Victorian poetry shocks with the physicality of its formal effects, linking the rhythms of the human body to the natural pulsation of the universe. In Electric Meters: Victorian Physiological Poetics Jason R. Rudy connects formal poetic innovations to developments in the electrical and physiological sciences, arguing that the electrical sciences and bodily poetics cannot be separated, and that they came together with special force in the years between the 1830s, which witnessed the invention of the electric telegraph, and the 1870s, when James Clerk Maxwell’s electric field theory transformed the study of electrodynamics.

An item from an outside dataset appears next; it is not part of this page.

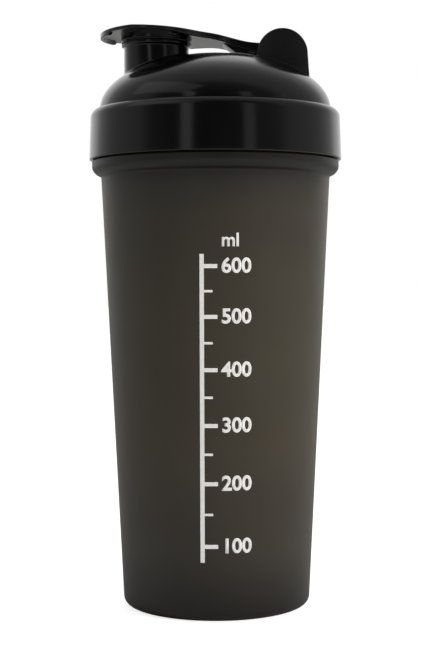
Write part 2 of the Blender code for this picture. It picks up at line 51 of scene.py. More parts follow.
# Camera. The bottle is seen from the front, a little above half its height. The lens is
# shifted down instead of tilted, so the bottle's sides stay as upright as they stand.
camera_data = bpy.data.cameras.new("front_camera")
camera_data.lens = 80.5
camera_data.sensor_width = 36.0
camera_data.sensor_fit = "AUTO"
camera_data.shift_x = -0.0011
camera_data.shift_y = -0.069
camera = bpy.data.objects.new("front_camera", camera_data)
bpy.context.scene.collection.objects.link(camera)
camera.location = (0.0, -0.575, 0.1287)
camera.rotation_euler = (math.radians(90.0), math.radians(0.18), 0.0)
bpy.context.scene.camera = camera


# Studio. The bottle stands on a sheet of white paper. The room is bright behind, so the
# black lid gets light rims, and dim in front, where two upright strip lamps draw its stripes.
def linear(hex_colour):
    """An sRGB hex colour as linear red, green, blue and alpha."""
    channels = []
    for start in (1, 3, 5):
        value = int(hex_colour[start:start + 2], 16) / 255.0
        channels.append(value / 12.92 if value <= 0.04045 else ((value + 0.055) / 1.055) ** 2.4)
    return (*channels, 1.0)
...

Combining formal poetic analysis with cultural history, Rudy traces the development of Victorian physiological poetics from the Romantic poetess tradition through to the works of Alfred Tennyson, the “Spasmodic” poets, Elizabeth Barrett Browning, Gerard Manley Hopkins, and Algernon Swinburne, among others. He demonstrates how poetic rhythm came increasingly to be understood throughout the nineteenth century as a physiological mechanism, as poets across class, sex, and national boundaries engaged intensely and in a variety of ways with the human body’s subtle response to rhythmic patterns. Whether that opportunity for transcendence was interpersonal or spiritual in nature, nineteenth–century poets looked to electricity as a model for overcoming boundaries, for communicating across the gaps between sound and sense, between emotion and thought, and—perhaps—between individuals in the modern world.
Electric Meters will appeal to those interested in poetry of any period and particularly those interested in nineteenth–century culture and history.